On Sunday, things seemed to quiet, at least in terms of area exchanged. On Monday, fighting was still described as “fierce,” but there appeared to be no measurable movement of lines inside the city. The lines around the city also appear to be momentarily frozen. However, it’s worth noting that Ukraine’s reduced area within the city, and Russia’s solidifying control of areas north and east, will make it possible for Russia to position and direct more intense artillery at the areas Ukraine holds within the city. It’s only getting harder in Bakhmut.
And the cost of holding the city is horrendous.

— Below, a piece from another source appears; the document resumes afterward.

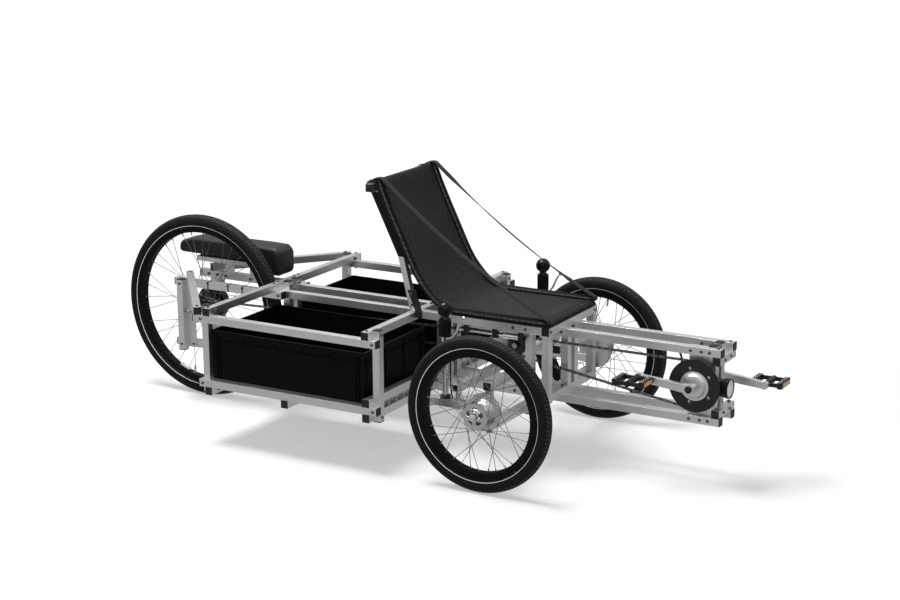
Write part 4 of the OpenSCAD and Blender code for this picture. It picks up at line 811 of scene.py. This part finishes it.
class TRIKE_OT_sling(bpy.types.Operator):
    """The seat's net, its two sleeves, the cloth round the back's posts and the folded front hem"""
    bl_idname = "trike.sling"
    bl_label = "Seat sling"
    # The net starts to sag past the flap and takes a slope's length to sag fully; its pucker's height,
    # length and reach
    FLAP_L, SLOPE_L, PUCKER = 60, 110, (0.5, 17.0, 12)
    HEM = ((70, 487.5), (86, 488.6), (100, 488.4), (107.5, 484), (109.6, 477.5))
    POST, POST_HALF, POST_Y, CLOTH_HALF = ((-430, 648), (-531, 852)), 12.5, 163.0, 12.8

    def net(self, s, sag):
        """The net hangs sag (1 - (y/Y)^2) below the sleeves' line, with a small pucker beside each sleeve."""
        reach = SLEEVE_Y - SLEEVE_R * 0.92
        y = np.linspace(-1, 1, 49) * reach
        ends = np.clip(np.minimum(s - self.FLAP_L, s[-1] - s) / self.SLOPE_L, 0, 1)
        height, wave, fade = self.PUCKER
        pucker = height * np.sin(s / wave)[:, None] * np.exp(-(reach - np.abs(y)) / fade)
        depth = -sag / MM * (1 - (y / reach) ** 2) * ends[:, None] + pucker
        obj = piece("sling_net", [grid(spread(SLING_LINE, y, depth), u=s, v=y)], ["sling mesh"], "frame",
                    60, "seat_sling")
        solid = obj.modifiers.new("thickness", "SOLIDIFY")
        solid.thickness, solid.offset = 2.4 * MM, 0

    def sleeve(self, s):
        """A round tube whose radius swells and draws in a little along the seam."""
        t = np.linspace(0, 2 * pi, 24, endpoint=False)
        swell = 1 + 0.018 * np.sin(s / 23.0)[:, None] * np.sin(2 * t)
        taper = np.clip(0.28 + (s - 55) / 45, 0.28, 1.0) * np.where(s[-1] - s < 1, 0.8, 1.0)
        radius = SLEEVE_R * swell * taper[:, None]
        path = coords(SLING_LINE[:, 0], SLEEVE_Y, SLING_LINE[:, 1])
        return sweep(path, coords(radius * np.cos(t), radius * np.sin(t))).made_of(1)

    def hem(self, thick=1.6):
        """A folded band over the front tube: a rounded line, thick along its own normal."""
        line = rounded_path(self.HEM, 6)
        y = np.linspace(6 - SLEEVE_Y, SLEEVE_Y - 6, 33)
        sides = [spread(line, y, lift) for lift in (thick + 0.5 * np.sin(y / 9.0), 0.0)]
        points = np.concatenate([sides[0], sides[1][:, ::-1]], 1)
        return grid(points, False, True, run_length(line), np.concatenate([y, y[::-1], y[:1]]), True)

    def pocket(self):
        """The cloth round one upper back post: it reaches from the post's rear face to the sleeve's middle.

        Each section is a superellipse, |x/a|^4 + |y/b|^4 = 1.
        """
        u = np.linspace(0, 1, 24)[:, None]
        low, high = np.array(self.POST)
        x, z = (low * (1 - u) + high * u).T[..., None]
        line = SLING_LINE[::-1]
        rear = x - self.POST_HALF
        half = (np.maximum(np.interp(z, line[:, 1], line[:, 0]) - 4 - rear, 24.5) + 0.6 * np.sin(u * 41)) / 2
        t = np.linspace(0, 2 * pi, 28, endpoint=False)
        c, d = (np.sign(k) * np.sqrt(np.abs(k)) for k in (np.cos(t), np.sin(t)))
        points = coords(rear + half + c * half, self.POST_Y + d * self.CLOTH_HALF, z)
        middle = coords(rear + half, self.POST_Y, z)[:, 0]
        return grid(points, False, True, run_length(middle), round_length(points[0, :, :2]), True)

    def execute(self, context):
        s = run_length(SLING_LINE)
        self.net(s, context.scene.trike_seat.sag)
        # Seam: a thin raised cord of thread where the net meets the sleeve
        seam_path = spread(SLING_LINE, np.array([SLEEVE_Y - SLEEVE_R * 0.86]), 4.5)[4:-3, 0]
        sides = [self.sleeve(s), sweep(seam_path, ring(1.5, 8)), self.pocket()]
        piece("sling_sleeves", [*sides, *map(flipped, sides), self.hem()], ["sleeve cloth", "sling mesh"],
              "frame", 50)
        return {"FINISHED"}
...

That ceremony shown in the image at the top of the article is for Ukrainian author Yevhen Gulevich. Gulevich was a critical figure in detailing the history of Ukrainian art, explaining the origins of Ukrainian culture, and in mapping that history onto modern Ukraine. He was the editor of a Ukrainian magazine and frequently in demand for his skill at translating books written in other languages into Ukrainian while preserving the emotion and beauty of language. Among others, he translated Ray Bradbury’s “Something Wicked This Way Comes” so that it can be read by generations of Ukrainians the way it has been read and enjoyed by generations of Americans.
Gulevich died on Bakhmut. He probably died all the way back at the end of December, but his body could not be found, and his fellow soldiers maintained some level of hope that he was still out there until he was finally declared dead last month.
This loss is the tiniest sliver of what it means to say “Bakhmut holds.” Every day brings the loss of so many. Award-winning athletes. Brave humanitarian volunteers. Soldiers known for their bravery in the 2014 invasion. The daily toll from Bakhmut includes the famous and the ordinary, all made brothers and sisters in the place they gave up their lives to hold.
Bakhmut holds, at the cost of blood and lives. And every day we can only hope it’s worth it.